[fpc-devel] inline... and philosophy

J. Gareth Moreton gareth at moreton-family.com
Fri Nov 22 10:04:55 CET 2019


Does that mean in some situations, if you have a small, tight loop, it 
might be better to optimise over speed in some very rare cases? For 
example, turning MOV EAX, $FFFFFFFF into OR EAX, $FF to squeeze out a 
few extra bytes, even though the instruction introduces a false dependency.

Gareth aka. Kit

On 22/11/2019 08:29, Marģers . via fpc-devel wrote:
>> Op 10/11/2019 om 11:17 schreef Marģers . via fpc-devel
>>>   Most processors have a fairly large uop cache (up to 2048 for the newest
>>>> generations iirc), so this would only be for the first iteration? Do you
>>>> have a reference (agner fog page or so) or more explanation for this
>>>> that describes this?)
>>> I have to revoke my statement. Don't have evidence to back up. Code, that lead me to thous conclusions, has been discarded.
>>> I have read most whats published in agner's fog page. There nothing to pinpoint as reference.
>> No prob.
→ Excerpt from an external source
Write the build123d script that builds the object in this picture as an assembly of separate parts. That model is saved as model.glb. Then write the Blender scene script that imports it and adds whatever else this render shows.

Was just interested, I had to do some sse/avx code the last
>> years, and hadn't heard of this.
> I did some research
>
> manual from Agner's Fog page
> The microarchitecture of Intel, AMD and VIA CPUs
>
> 20.17 Cache and memory access
> Level 1 code      64 kB, 4 way, 256 sets, 64 B line size, per core. Latency 4 clocks
>
> As well i created some performance tests and found out that if loop crossed 64 B line it got 20% performance lose while measurement error was 2%.